*Given request*
Write out the whole of the material exactly.

*Data block*
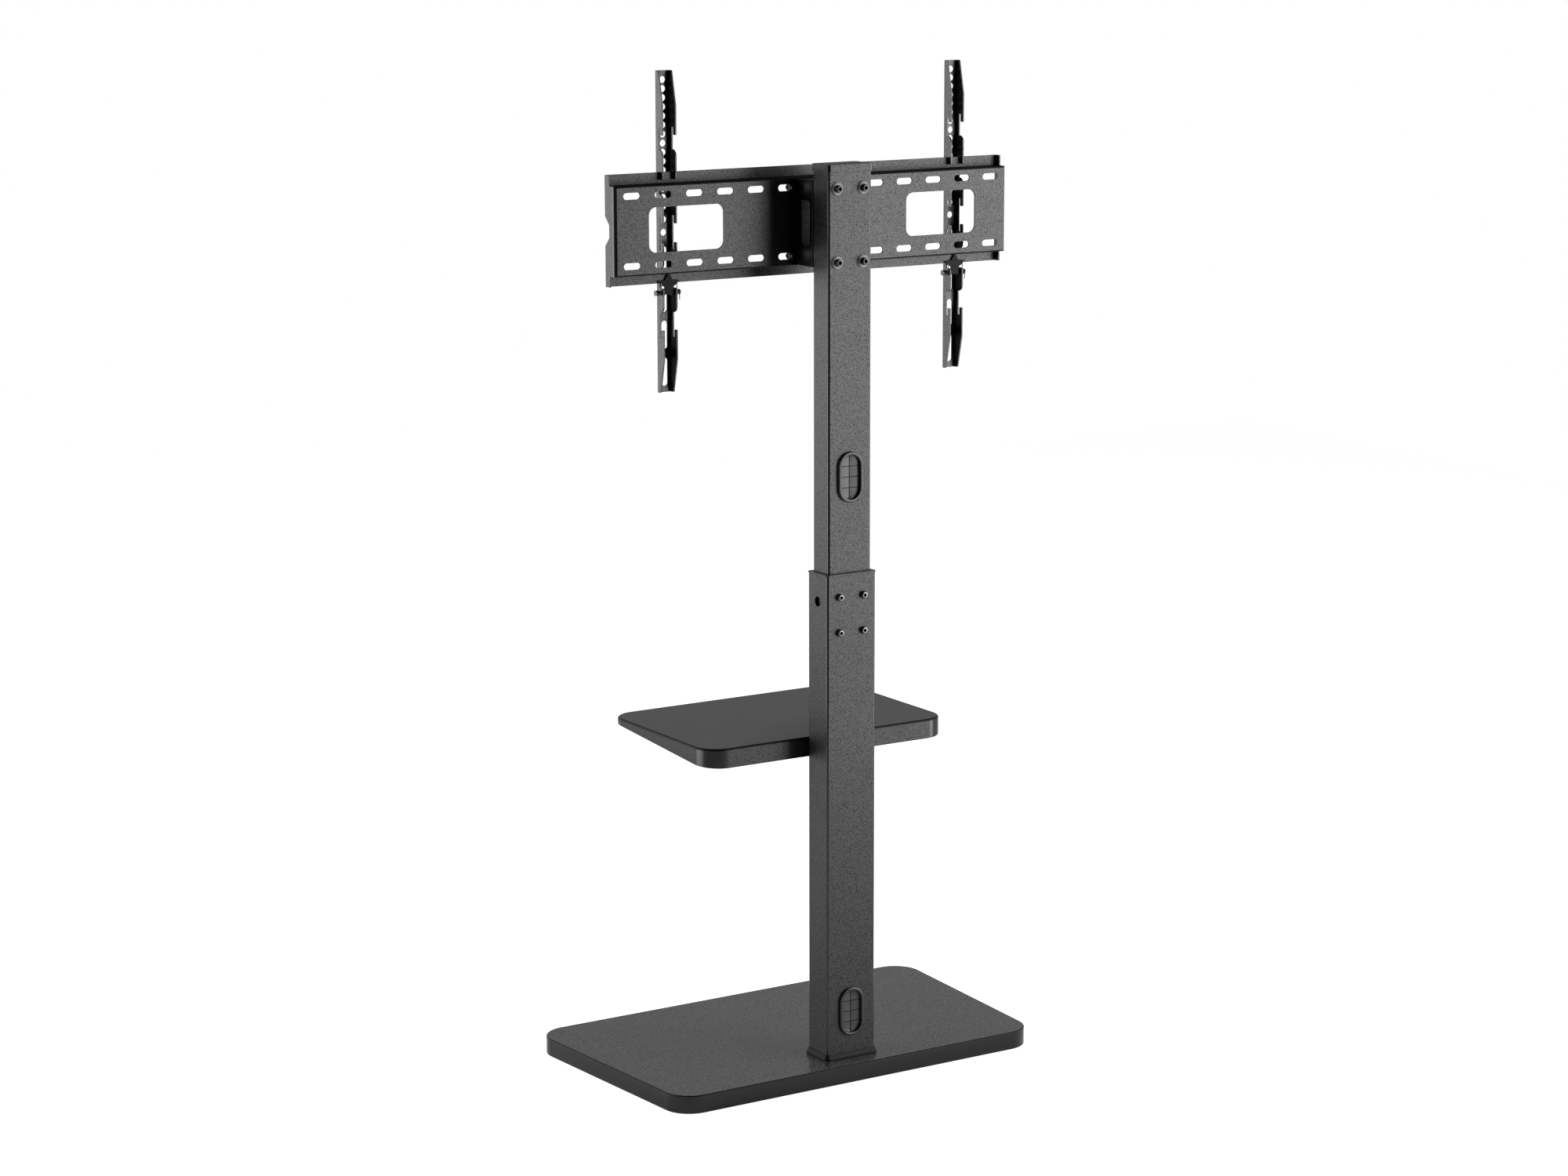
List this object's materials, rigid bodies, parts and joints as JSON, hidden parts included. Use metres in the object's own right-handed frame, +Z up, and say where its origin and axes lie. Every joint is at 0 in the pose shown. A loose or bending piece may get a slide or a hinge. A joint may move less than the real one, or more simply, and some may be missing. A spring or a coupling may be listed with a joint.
{
  "type": "television stand",
  "caption": "Free-standing television stand: telescopic column on a board base, a shelf, and a slotted plate with hook-on arms and latches",
  "frame": {"origin": "on the floor, below the middle of the object's bounding box", "axes": "+Z up along the column, -Y to the television and the front of the base, +X to the side where the arm named left hangs"},
  "size_m": [0.64, 0.373, 1.4161],
  "materials": {
    "base_top": "dark grey laminate with a fine grain, matt",
    "base_edge": "smooth dark edge band, satin",
    "pad_rubber": "matt black rubber",
    "zinc_steel": "zinc-plated steel, satin",
    "black_plastic": "black moulded plastic, satin",
    "black_powder": "black powder coat with a fine texture",
    "shelf_powder": "black powder coat with a fine texture",
    "plate_powder": "black powder coat, fine and slightly grey",
    "arm_powder": "black powder coat, fine",
    "latch_powder": "black paint, satin",
    "black_bolt": "black-oxide steel, satin",
    "flap_rubber": "dark grey rubber, matt",
    "glide_plastic": "off-white plastic, satin",
    "spring_steel": "blackened spring wire"
  },
  "bodies": {
    "stand": {"base_board": "base_top", "base_edge_band": "base_edge", "base_pads": "pad_rubber", "foot_plate": "zinc_steel", "base_bolts": "zinc_steel", "base_bolt_washers": "zinc_steel", "foot_collar": "black_plastic", "lower_column": "black_powder", "column_rim": "black_plastic", "height_bolts": "black_bolt", "height_bolt_inserts": "zinc_steel", "lower_grommet_ring": "black_plastic", "lower_grommet_flaps": "flap_rubber", "shelf_tray": "shelf_powder", "shelf_stiffener": "shelf_powder", "shelf_bracket": "black_powder", "shelf_screws": "black_bolt", "shelf_bracket_bolts": "black_bolt", "shelf_bracket_inserts": "zinc_steel"},
    "mast": {"upper_column": "black_powder", "column_glide": "glide_plastic", "column_cap": "black_plastic", "upper_grommet_ring": "black_plastic", "upper_grommet_flaps": "flap_rubber", "hat_bracket": "plate_powder", "plate_bolts": "black_bolt", "plate_bolt_washers": "black_bolt", "plate_bolt_nuts": "zinc_steel", "mount_plate": "plate_powder", "bracket_screws": "black_bolt", "bracket_screw_nuts": "zinc_steel"},
    "left_arm_body": {"left_arm": "arm_powder", "left_latch_pin": "black_bolt", "left_latch_spring": "spring_steel"},
    "left_latch_body": {"left_latch": "latch_powder"},
    "right_arm_body": {"right_arm": "arm_powder", "right_latch_pin": "black_bolt", "right_latch_spring": "spring_steel"},
    "right_latch_body": {"right_latch": "latch_powder"}
  },
  "joints": [
    {"name": "column_height", "type": "slide", "parent": "stand", "child": "mast", "axis": [0, 0, 1], "range_m": [0, 0.1]},
    {"name": "left_arm_slide", "type": "slide", "parent": "mast", "child": "left_arm_body", "axis": [1, 0, 0], "range_m": [-0.1745, 0.0755]},
    {"name": "right_arm_slide", "type": "slide", "parent": "mast", "child": "right_arm_body", "axis": [1, 0, 0], "range_m": [-0.053, 0.197]},
    {"name": "left_latch_turn", "type": "hinge", "parent": "left_arm_body", "child": "left_latch_body", "pos_m": [0.2245, 0.0422, 1.1175], "axis": [-1, 0, 0], "range_deg": [0, 70], "stiffness_Nm_per_rad": 0.02, "springref_deg": -68.75, "deforming": ["left_latch_spring"]},
    {"name": "right_latch_turn", "type": "hinge", "parent": "right_arm_body", "child": "right_latch_body", "pos_m": [-0.247, 0.0422, 1.1175], "axis": [-1, 0, 0], "range_deg": [0, 70], "stiffness_Nm_per_rad": 0.02, "springref_deg": -68.75, "deforming": ["right_latch_spring"]}
  ]
}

*In response*
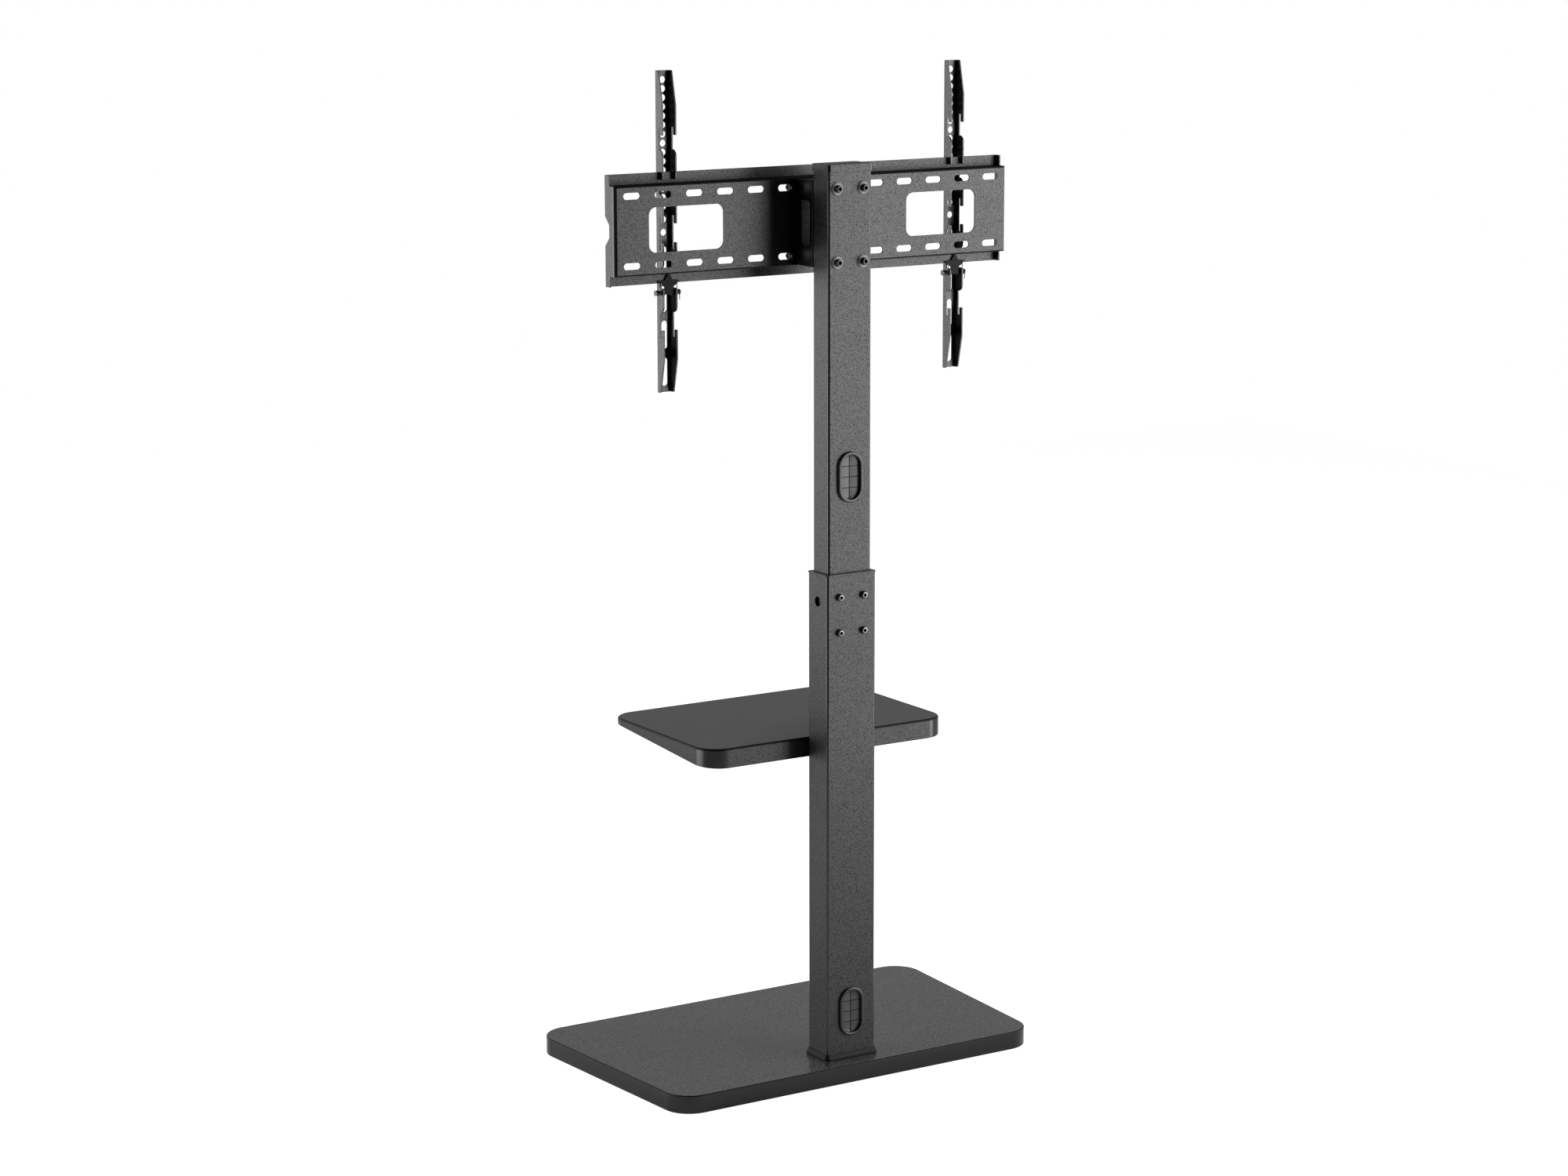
List this object's materials, rigid bodies, parts and joints as JSON, hidden parts included. Use metres in the object's own right-handed frame, +Z up, and say where its origin and axes lie. Every joint is at 0 in the pose shown. A loose or bending piece may get a slide or a hinge. A joint may move less than the real one, or more simply, and some may be missing. A spring or a coupling may be listed with a joint.
{
  "type": "television stand",
  "caption": "Free-standing television stand: telescopic column on a board base, a shelf, and a slotted plate with hook-on arms and latches",
  "frame": {"origin": "on the floor, below the middle of the object's bounding box", "axes": "+Z up along the column, -Y to the television and the front of the base, +X to the side where the arm named left hangs"},
  "size_m": [0.64, 0.373, 1.4161],
  "materials": {
    "base_top": "dark grey laminate with a fine grain, matt",
    "base_edge": "smooth dark edge band, satin",
    "pad_rubber": "matt black rubber",
    "zinc_steel": "zinc-plated steel, satin",
    "black_plastic": "black moulded plastic, satin",
    "black_powder": "black powder coat with a fine texture",
    "shelf_powder": "black powder coat with a fine texture",
    "plate_powder": "black powder coat, fine and slightly grey",
    "arm_powder": "black powder coat, fine",
    "latch_powder": "black paint, satin",
    "black_bolt": "black-oxide steel, satin",
    "flap_rubber": "dark grey rubber, matt",
    "glide_plastic": "off-white plastic, satin",
    "spring_steel": "blackened spring wire"
  },
  "bodies": {
    "stand": {"base_board": "base_top", "base_edge_band": "base_edge", "base_pads": "pad_rubber", "foot_plate": "zinc_steel", "base_bolts": "zinc_steel", "base_bolt_washers": "zinc_steel", "foot_collar": "black_plastic", "lower_column": "black_powder", "column_rim": "black_plastic", "height_bolts": "black_bolt", "height_bolt_inserts": "zinc_steel", "lower_grommet_ring": "black_plastic", "lower_grommet_flaps": "flap_rubber", "shelf_tray": "shelf_powder", "shelf_stiffener": "shelf_powder", "shelf_bracket": "black_powder", "shelf_screws": "black_bolt", "shelf_bracket_bolts": "black_bolt", "shelf_bracket_inserts": "zinc_steel"},
    "mast": {"upper_column": "black_powder", "column_glide": "glide_plastic", "column_cap": "black_plastic", "upper_grommet_ring": "black_plastic", "upper_grommet_flaps": "flap_rubber", "hat_bracket": "plate_powder", "plate_bolts": "black_bolt", "plate_bolt_washers": "black_bolt", "plate_bolt_nuts": "zinc_steel", "mount_plate": "plate_powder", "bracket_screws": "black_bolt", "bracket_screw_nuts": "zinc_steel"},
    "left_arm_body": {"left_arm": "arm_powder", "left_latch_pin": "black_bolt", "left_latch_spring": "spring_steel"},
    "left_latch_body": {"left_latch": "latch_powder"},
    "right_arm_body": {"right_arm": "arm_powder", "right_latch_pin": "black_bolt", "right_latch_spring": "spring_steel"},
    "right_latch_body": {"right_latch": "latch_powder"}
  },
  "joints": [
    {"name": "column_height", "type": "slide", "parent": "stand", "child": "mast", "axis": [0, 0, 1], "range_m": [0, 0.1]},
    {"name": "left_arm_slide", "type": "slide", "parent": "mast", "child": "left_arm_body", "axis": [1, 0, 0], "range_m": [-0.1745, 0.0755]},
    {"name": "right_arm_slide", "type": "slide", "parent": "mast", "child": "right_arm_body", "axis": [1, 0, 0], "range_m": [-0.053, 0.197]},
    {"name": "left_latch_turn", "type": "hinge", "parent": "left_arm_body", "child": "left_latch_body", "pos_m": [0.2245, 0.0422, 1.1175], "axis": [-1, 0, 0], "range_deg": [0, 70], "stiffness_Nm_per_rad": 0.02, "springref_deg": -68.75, "deforming": ["left_latch_spring"]},
    {"name": "right_latch_turn", "type": "hinge", "parent": "right_arm_body", "child": "right_latch_body", "pos_m": [-0.247, 0.0422, 1.1175], "axis": [-1, 0, 0], "range_deg": [0, 70], "stiffness_Nm_per_rad": 0.02, "springref_deg": -68.75, "deforming": ["right_latch_spring"]}
  ]
}